Le gouvernement a réagi aux grèves et aux manifestations des
travailleurs, des fermiers et des étudiants de la même manière qu’il traite les
Tamouls. Rajapakse a traité ceux qui luttent pour des augmentations de salaire,
pour davantage d’assistance du gouvernement ou pour une amélioration des
services comme des traîtres, les accusant de saper l’effort de guerre. La
détention du membre du SEP Kamalthasan est un sérieux avertissement que les
mesures d’un Etat policier peuvent être et seront étendues de la minorité
tamoule à l’ensemble de la classe ouvrière.

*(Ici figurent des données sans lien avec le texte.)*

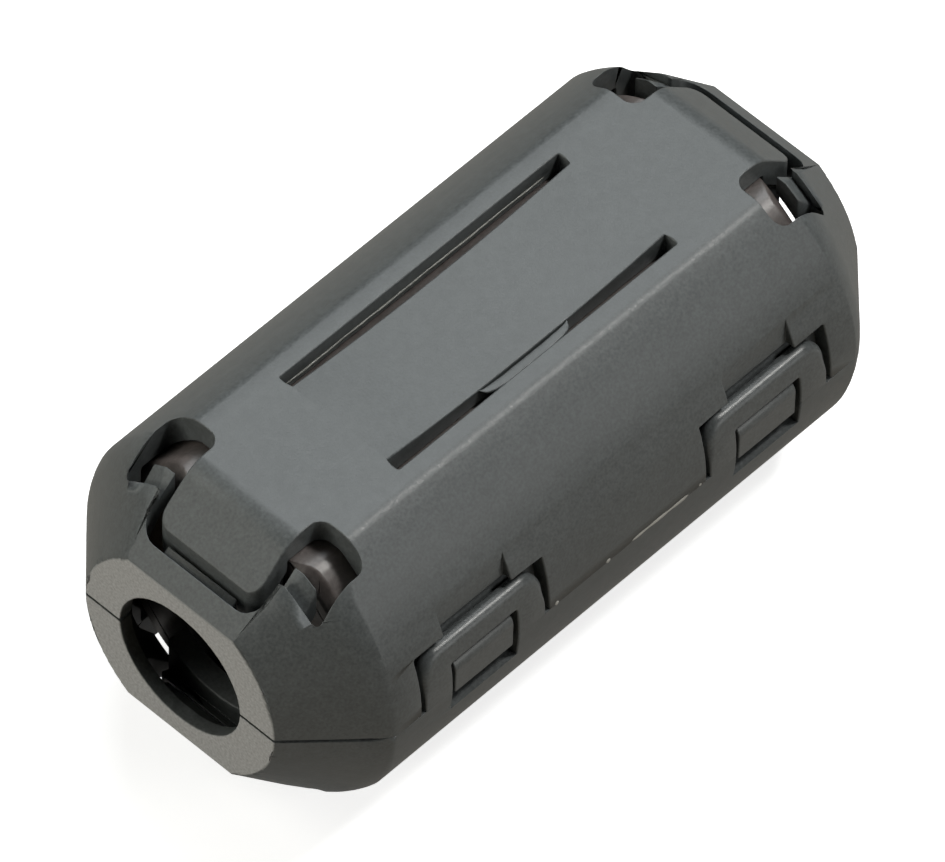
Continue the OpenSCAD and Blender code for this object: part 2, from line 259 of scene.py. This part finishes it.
def dress_seam(bm):
    """Closes or opens the parting line, so that it shows as it does in the photo.

    It closes where the skin is one moulding on the real bead, which is at the feet of the loops and at the
    hinge straps, and where the halves meet tightly beside the loops. At the ends it opens.
    """
    for vert in bm.verts:
        x, y, z = vert.co.x / MM, vert.co.y / MM, abs(vert.co.z) / MM
        at_foot = z < FOOT_MM
        in_strap = y > STRAP_FROM_MM and z < SEAM_MM
        beside_loop = y < -TIGHT_FROM_MM and any(start < x < end for start, end in TIGHT_X_MM)
        at_end = MERGE_MM < z < SEAM_MM and abs(x) > OPEN_FROM_MM
        if (beside_loop and z < SEAM_MM) or in_strap or (at_foot and not at_end):
            vert.co.z = 0.0
        elif at_end:
            vert.co.z = math.copysign(OPEN_MM * MM, vert.co.z)


def tuck_noses(bm):
    """Draws in the noses of the two hooks, because rounder ones are made below."""
    for vert in bm.verts:
        x, y, z = (part / MM for part in vert.co)
        in_hook = abs(abs(x) - HOOK_AT_MM) < HOOK_REACH_MM and NOSE_LOW_MM < z < NOSE_HIGH_MM
        if in_hook and y < -NOSE_FROM_MM:
            vert.co.y = -HOOK_TUCK_MM * MM


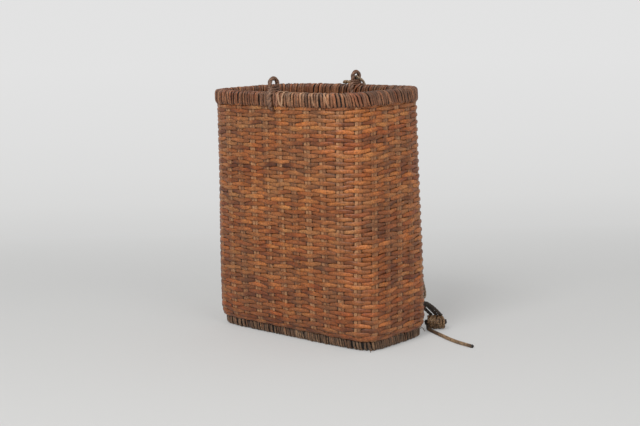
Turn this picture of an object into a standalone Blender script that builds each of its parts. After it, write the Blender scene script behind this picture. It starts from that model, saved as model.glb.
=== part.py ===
"""A rattan carrying basket: a woven wall on paired stakes, wrapped hoops at its rim and
base, two standing rings round the rim, and a carrying cord tied behind it.

Metres, +Z up. The origin is on the standing surface, under the middle of the basket.
The near wide side faces -Y, and the cord hangs on the +Y side.
"""

import bisect
import functools
import math

import bmesh
import bpy
from mathutils import Vector

# The body: a rounded rectangle that turns from long and square below to an oval above.
# A higher squareness makes squarer corners: 2 is an ellipse, 10 is nearly a rectangle.
HEIGHT = 0.420
BASE_LENGTH = 0.362
BASE_DEPTH = 0.164
BASE_SQUARENESS = 8.0
MIDDLE_LENGTH = 0.348
MIDDLE_DEPTH = 0.201
MIDDLE_SQUARENESS = 4.9
TOP_LENGTH = 0.316
TOP_DEPTH = 0.224
TOP_SQUARENESS = 4.8

# The weave: flat weft strands over and under upright stakes, each a pair of split canes.
WEAVE_THICKNESS = 0.0052
STAKE_PAIRS = 32
STAKE_WIDTH = 0.0120
STAKE_THICKNESS = 0.0022
STAKE_PHASE = 0.84  # where the first pair stands, in stake spacings from the middle of the back
STAKE_LEAN = 0.82  # how far round the body each pair leans on its way up, in stake spacings
TUCK_IN = 0.0050  # how far the wall draws in at its foot, to meet the base hoop
TUCK_HEIGHT = 0.018

# The foot: a hoop lashed under the wall, and the woven floor that lies on it.
BASE_HOOP_INSET = 0.0050  # from the line of the wall to the outside of the wrapped hoop
BASE_HOOP_THICKNESS = 0.0080
BASE_HOOP_HEIGHT = 0.0145
BASE_BINDING = 0.0013
BASE_HOOP_EDGE = 0.0022
FOOT_EDGE = 0.0026
PANEL_THICKNESS = 0.0045

# The rim: a hoop on each face of the weave, under one close binding.
RIM_HOOP_THICKNESS = 0.0024
RIM_HOOP_HEIGHT = 0.0205
RIM_BINDING = 0.0012
HOOP_EDGE = 0.0010
RIM_UPPER_EDGE = 0.0020
RIM_LOWER_EDGE = 0.0013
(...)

Nous invitons tous nos lecteurs et nos sympathisants à
sérieusement étudier la perspective et le programme du SEP. Nous sommes le seul
parti au Sri Lanka à nous opposer à toute forme de racisme et de
communautarisme et à faire campagne pour une lutte unifiée pour le socialisme
des travailleurs, indépendamment de leur ethnicité et de leur langue. Nous
appelons à la libération immédiate de tous les détenus emprisonnés en raison
des mesures d’urgence et à l’abolition de toutes les mesures
anti-démocratiques. Afin de mettre fin à la guerre, nous exigeons le retrait
immédiat et inconditionnel de toutes les forces de sécurité du nord et de l’est
comme composante de la lutte pour l’unification de la classe ouvrière sur la
perspective d’une République socialiste du Sri Lanka et de l’Eelam dans la
lutte pour le socialisme de par l’Asie du sud et le monde entier.